La pandémie a été le coup d’envoi d’un énorme projet de restructuration capitaliste, dans lequel on est rapidement en train de se perdre. Londres est déjà bien partie pour être une « ville intelligente », ce qui signifie que chaque molécule de cette métropole bouillonnante est en train d’être intégrée (ou l’est déjà) dans un grand réseau artificiel : un réseau certes capitaliste, mais largement virtuel, presque autonome, répandu dans toute chose autour de nous et dans nous-mêmes, dans nos corps, dans nos esprits.
En ce moment, nous sommes au milieu d’un vaste labyrinthe. Un monde de rêve immaculé et serein est en train d’être construit. L’efficacité totale, l’interconnexion totale, l’isolement total. Le monde est rapidement réduit et limité à ce qui peut être calculé, prédit et traité par l’intelligence artificielle, la réalité augmentée et l’internet des objets.
Les derniers vestiges de liens humaines et vitaux sont en train d’être jetées aux chiottes, remplacées par la gestion de cette routine d’exploitation impitoyable et de désespoir absolu.

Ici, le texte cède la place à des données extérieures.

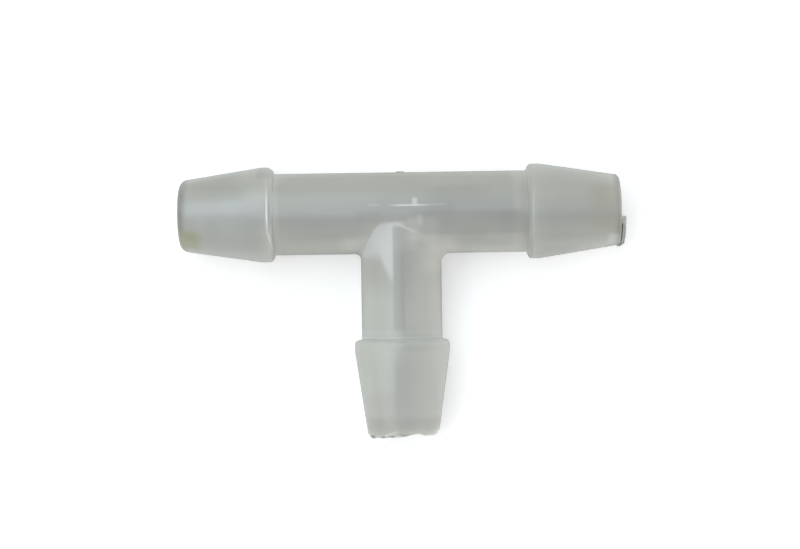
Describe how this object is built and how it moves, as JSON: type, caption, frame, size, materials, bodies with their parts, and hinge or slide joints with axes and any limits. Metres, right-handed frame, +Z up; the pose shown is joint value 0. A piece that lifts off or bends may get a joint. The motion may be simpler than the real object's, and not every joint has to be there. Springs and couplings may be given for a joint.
{
  "type": "washer hose tee",
  "caption": "Moulded plastic tee that joins three washer hoses, with a tapered barb on each arm and a bore through all of them.",
  "frame": {"origin": "where the axis of the run meets the axis of the leg", "axes": "+X along the run towards its right end, -Y along the leg towards its open end, +Z up from the surface that the tee lies on"},
  "size_m": [0.0434, 0.0268, 0.0092],
  "materials": {
    "natural_plastic": "uncoloured milky polypropylene, soft satin sheen"
  },
  "bodies": {
    "root": {"tee_body": "natural_plastic"}
  },
  "joints": []
}
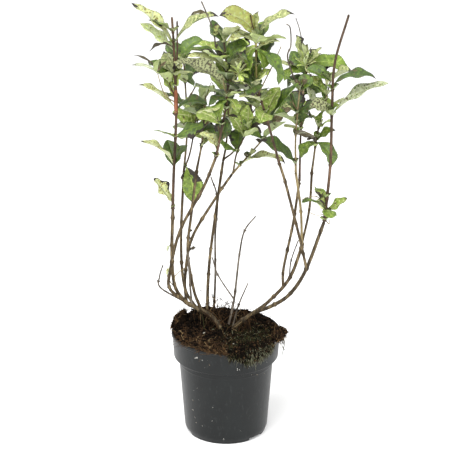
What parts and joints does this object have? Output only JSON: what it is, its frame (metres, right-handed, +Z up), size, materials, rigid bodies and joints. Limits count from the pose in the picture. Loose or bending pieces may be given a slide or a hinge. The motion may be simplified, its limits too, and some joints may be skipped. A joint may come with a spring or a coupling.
{
  "type": "potted weigela shrub",
  "caption": "Young potted weigela shrub with upright bare canes, leafy tops and a few dead twigs, in a round dark nursery pot of potting mix.",
  "frame": {"origin": "centre of the pot's flat underside", "axes": "+Z up the plant, +X to the right and +Y to the back as seen from the front"},
  "size_m": [0.3322, 0.284, 0.6235],
  "materials": {
    "pot": "satin",
    "mix": "matte",
    "moss": "matte",
    "bark": "matte",
    "deadwood": "matte",
    "leaf": "satin"
  },
  "bodies": {
    "root": {"pot": "pot", "potting_mix": "mix", "bark_over_lip": "mix", "bark_on_lip": "mix", "moss_over_lip": "moss", "left_limb": "bark", "right_limb": "bark", "cane_left": "bark", "cane_front_left": "bark", "cane_inner_left": "bark", "cane_back_left": "bark", "cane_middle_left": "bark", "cane_back": "bark", "cane_right": "bark", "cane_right_inner": "bark", "cane_right_near_fork": "bark", "cane_right_far_fork": "bark", "cane_back_right": "bark", "cane_front_right": "bark", "dead_cane_back": "deadwood", "dead_stub_left": "deadwood", "dead_twig_left": "deadwood", "dead_twig_middle": "deadwood", "dead_twig_inner": "deadwood", "dead_twig_low": "deadwood", "dead_twig_right": "deadwood", "foliage_left": "leaf", "foliage_front_left": "leaf", "foliage_back_left": "leaf", "foliage_back_left_shoot": "leaf", "foliage_inner_left": "leaf", "foliage_inner_left_shoot": "leaf", "foliage_middle_left": "leaf", "foliage_back": "leaf", "foliage_back_shoot": "leaf", "foliage_right_near": "leaf", "foliage_right_far": "leaf", "foliage_back_right": "leaf", "foliage_front_right": "leaf", "foliage_right": "leaf"}
  },
  "joints": []
}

Entre-temps, la terre vivante est incinérée – il est déjà trop tard pour arrêter cela. Nous sommes déjà en plein milieu de la catastrophe de l’extinction massive. Pas de soucis. Le capital sera là pour assurer la transition entre les pratiques « destructrices » de l’extraction des combustibles fossiles et l’exploitation minière des minerais de terres rares (utilisées pour les panneaux solaires, les éoliennes et toutes les technologies intelligentes sur lesquelles a été fondé leur monde actuel) ; ils sont déjà en train d’utiliser du travail en conditions d’esclavage pour creuser des mines en Guinée et au Congo. Et les masses qui fuient la mort et le chaos provoqués par des pénuries et des guerres pour les ressources qui en découlent, dans nos anciens avant-postes coloniaux ? Eh bien, le camp de concentration de Napier Barracks*, les milliers de personnes qui échouent sur les côtes de la Méditerranée, les frontières militarisées et le système des camps de rétention vous donnent un aperçu de la façon dont ils vont gérer ce scénario.
Entre-temps, les marchés s’enfoncent dans une instabilité permanente, étant donné que les modèles familiers disparaissent, que l’industrie « productive » continue à être délaissée et que la finance spéculative réaffirme sa domination sur l’économie mondiale : il y aura (et il y a déjà) des faillites et des crises massives. Pas de problème. Nous nous souvenons de la dernière décennie d’austérité punitive, de la mise au rebut de nombre d’exploité.e.s, de l’intégration de tous les aspects de notre existence dans une économie rapace, appelée « économie des petits boulots », alors que des conditions de vie semblables à celles des faubourgs de taudis de l’époque victorienne se répandent, aux marges, que des masses d’habitants, dans cette ville, n’ont pas les moyens de se nourrir, que le chômage dépasse les niveaux de 1981 : le scénario ici est très clair.
Entre-temps, la technologie de surveillance – Londres est déjà hérissée de caméras, mais cela est complété par les GPS, par nos propres « appareils », par ce monde que nous traversons péniblement – est en train de passer à la vitesse supérieure. A tout cela on peut donc ajouter les drones, qui seront bientôt un signe aussi banal de l’occupation en cours que le sont les voitures de police. Mais bon. Nous savons exactement la façon dont tout cela sera utilisé. De la même manière que ce pays a construit un système carcéral tentaculaire afin d’étiqueter, d’emballer et d’entreposer quiconque passe entre les mailles de cette méga-machine – sans parler du traitement brutal réservé à quiconque a l’audace de se dresser et de la combattre. A ce propos, le nouveau « projet de loi » nous donne une idée de la direction vers laquelle nous allons.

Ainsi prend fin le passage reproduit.